And then turning to the regions, firstly in Europe, an amazing turnaround, EUR 200 million of EBITDA, substantial improvement. Obviously, facing higher costs across the board, but obviously including energy, we were able to put through higher selling prices to offset those things. Packaging continuing to be strong, enabled the profitability that you see and an EBITDA margin of 21%.

North America have had a number of consecutive great quarters and it’s continued once again, market’s tight. A similar story, able to offset higher costs with selling prices. In addition to that, a lot of great work done on the mix in our packaging business and in graphics. We were able to positively shift to more profitable products for us. The US graphic paper market continues to be tightly supplied, and the region made an also an EBITDA margin of 21%.

And then in South Africa, a difficult quarter, fair to say. Started with the floods. Obviously, that started the quarter and put us on the back- yes, we were able to claim the loss production and lost inventory from insurance, but it does put you on the back foot in terms of stability in these plants. We did have the shut, [indiscernible] which are 2 biggest mills that would’ve impacted on the volumes as well. And like everywhere else, substantial cost inflation. The DP prices, just to remind you, would’ve been lower than the prior quarter because of the lag impact of contractual pricing.

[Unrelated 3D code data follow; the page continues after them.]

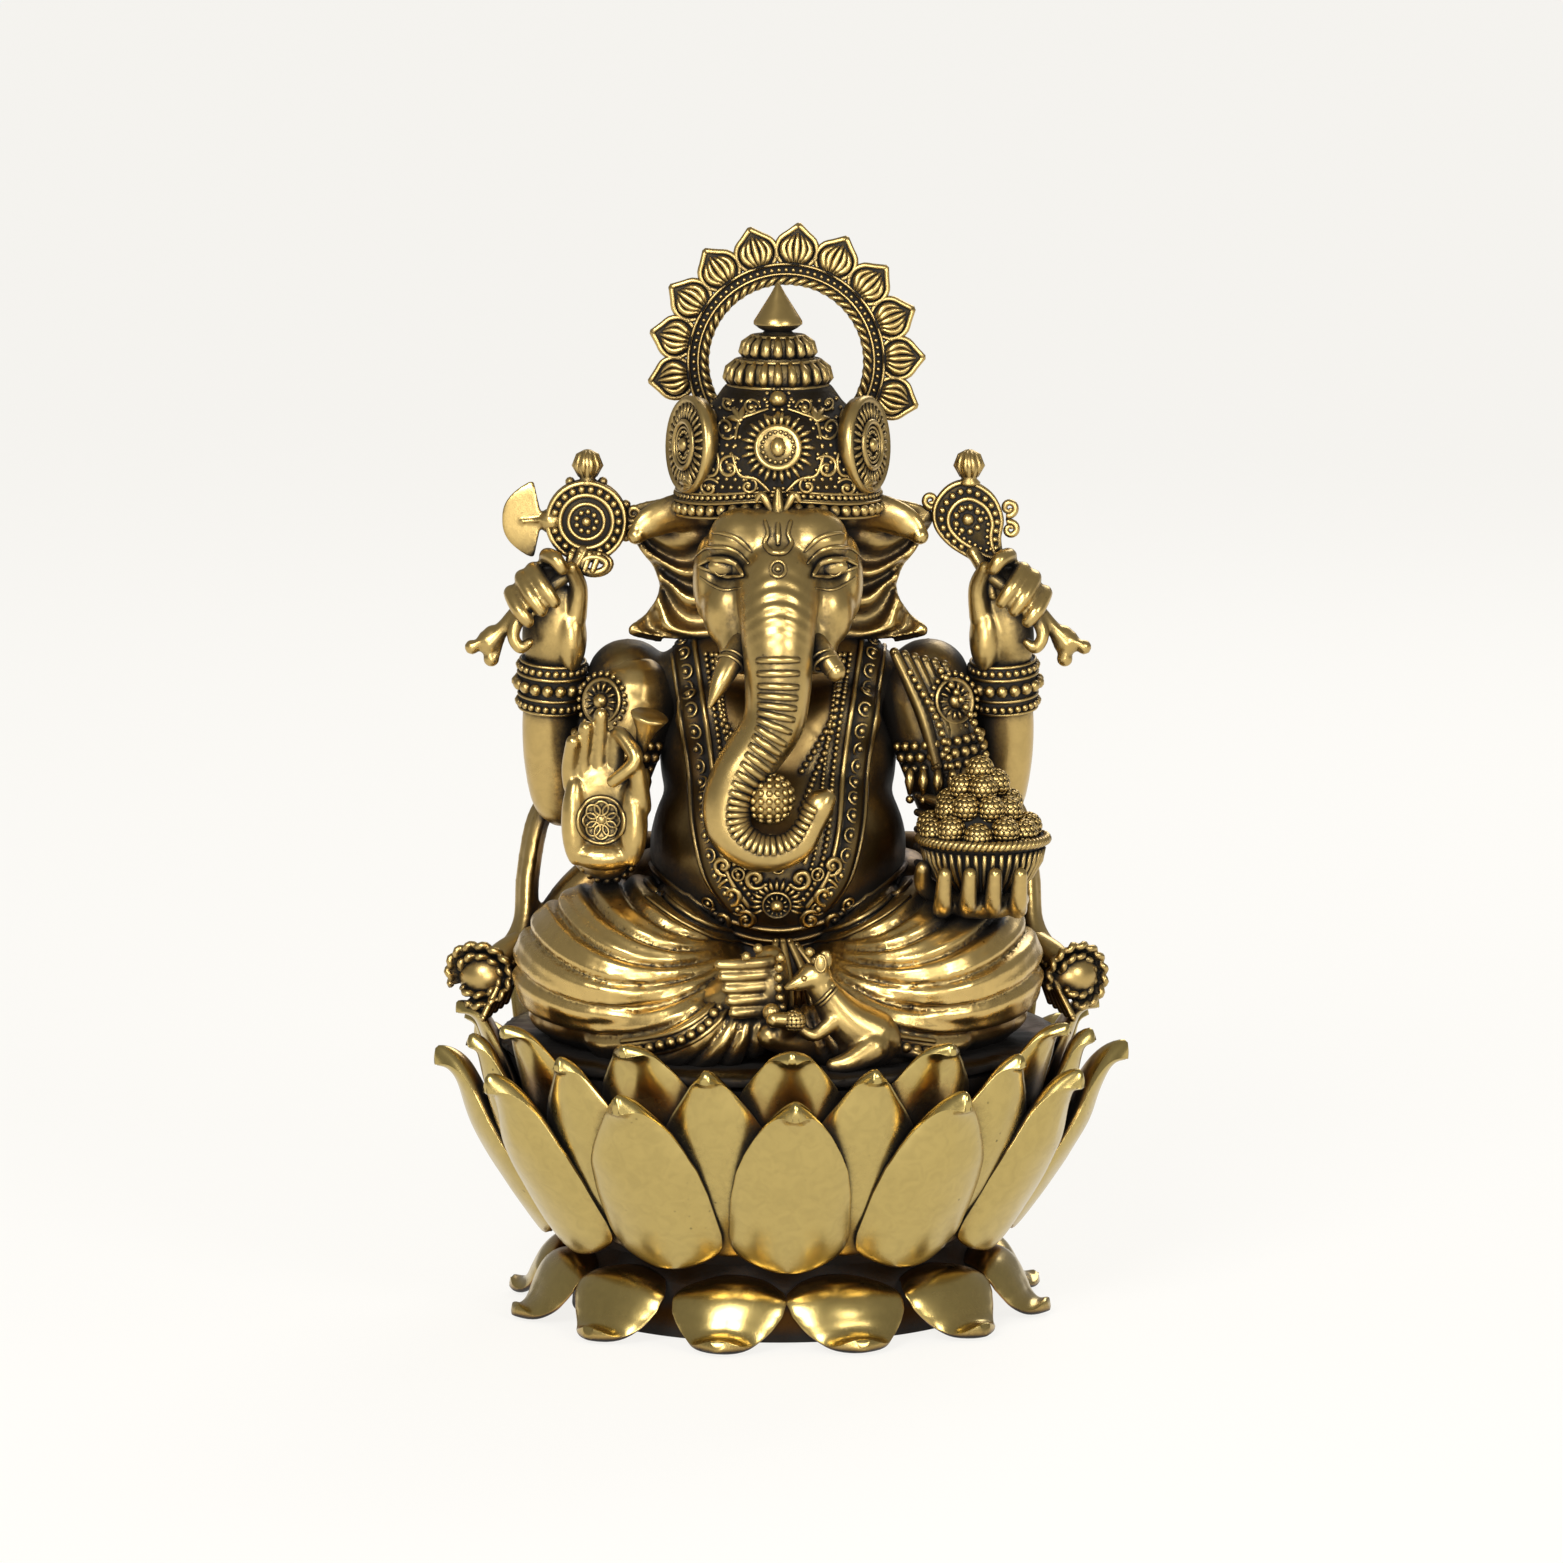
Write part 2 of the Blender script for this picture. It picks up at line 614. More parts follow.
class DEITY_OT_lotus(bpy.types.Operator):
    """Four rings of petals round the blackened core"""
    bl_idname = "deity.lotus"
    bl_label = "Lotus"

    def execute(self, context):
        for node in ("base_plate", "lotus_core"):
            carried(node, "black")
        r, s = SEAT_R, SEAT
        egg = [(0, 0.30), (0.02, 0.62), (0.05, 0.82), (0.10, 0.94), (0.18, 1.0), (0.44, 1.0), (0.60, 0.93),
               (0.72, 0.80),
               (0.81, 0.64), (0.88, 0.46), (0.94, 0.28), (1.0, 0.05)]
        blunt = [(0, 0.5), (0.15, 0.86), (0.35, 1.0), (0.55, 0.98), (0.70, 0.84), (0.82, 0.60), (0.92, 0.34),
                 (1.0, 0.06)]
        petal_ring("outer_petal_ring", "outer_petals",
                   [(r - 10.0, s - 53.5), (r - 7.4, s - 50.5), (r - 2.4, s - 43.5), (r + 3.8, s - 34),
                    (r + 9.0, s - 24.5),
                    (r + 12.0, s - 15.5), (r + 14.0, s - 11.0), (r + 16.2, s - 8.8), (r + 18.9, s - 8.6)],
                   16.3, egg, 6.4, 8.5, 0, 3)
        petal_ring("middle_petal_ring", "middle_petals",
                   [(r - 14, s - 50), (r - 3, s - 36), (r + 4, s - 23), (r + 8, s - 11), (r + 9.6, s - 4.5),
                    (r + 10.8, s - 1.2), (r + 13.6, s - 0.4)], 16.2, blunt, 6.0, 6.5, 15, 5)
        petal_ring("upper_petal_ring", "upper_petals",
                   [(r - 10, s - 34), (r, s - 18), (r + 4.5, s - 6), (r + 7.4, s + 1.4), (r + 8.8, s + 4.0),
                    (r + 11.0, s + 5.0), (r + 13.4, s + 5.0)], 14.4, blunt, 5.0, 5.4, 0, 7)
        petal_ring("lower_petal_ring", "lower_petals",
                   [(r - 20.5, s - 55.0), (r - 13.5, s - 55.2), (r - 8.6, s - 58.5), (r - 5.4, s - 64),
                    (r - 4.0, s - 66.8), (r - 2.0, s - 68.4), (r + 0.8, s - 67.8)],
                   15.4, [(0, 0.6), (0.2, 0.9), (0.4, 1.0), (0.6, 0.97), (0.76, 0.82), (0.88, 0.55),
                          (0.95, 0.32), (1, 0.1)],
                   -4.4, -5.5, 15, 9)
        seat = Clay().lathe([(1, s - 3), (r + 1.5, s - 3), (r + 2.5, s - 0.6), (r, s + 0.35), (1, s + 0.35)])
        piece = seat.object("seat_top")
        outwards(piece)
        apply_modifier(piece, "REMESH", mode="VOXEL", voxel_size=1.4 * MM)
        sculpt(piece, hammered(0.5, 0.22))
        placed(piece, "black", "dark_brass", "seat_plate")
        return {"FINISHED"}


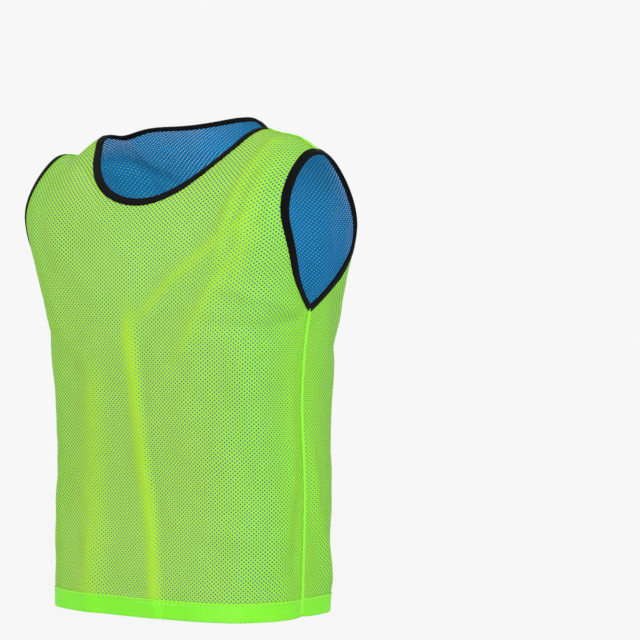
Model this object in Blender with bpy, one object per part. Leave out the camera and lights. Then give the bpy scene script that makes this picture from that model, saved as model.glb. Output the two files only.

On the paper side, packaging, strong, volumes constrained by low inventory levels, we’re fully sold out. And then there are other paper market segments, all good and favorable there. As I mentioned earlier, volumes impacted by port efficiencies and it took the mill sometime to- sorry, the port sometime to normalize after the flood. We’re also encountering challenges with rail both from [indiscernible] down to Durban and from [indiscernible] to Durban as well. The rail link was washed away with the flood. So we’ve had to transport that product by rail and raw materials coming in- sorry, transport by road.

Slide 21 is our 4 pillars of our Thrive25 strategy. That’s what we remain focused on. Obviously, there are short term challenges and dynamics, but ultimately we are focused on our longer term targets, which are split across these 4 pillars. Firstly, on operational excellence. Clearly, when costs are rising and selling prices are so good at the moment, it’s important that we maximize production, keep the machines full and look for those cost advantages where we can. A lot of great work done on our safety front. Our numbers are improving across all the regions. So we are very pleased with that as well.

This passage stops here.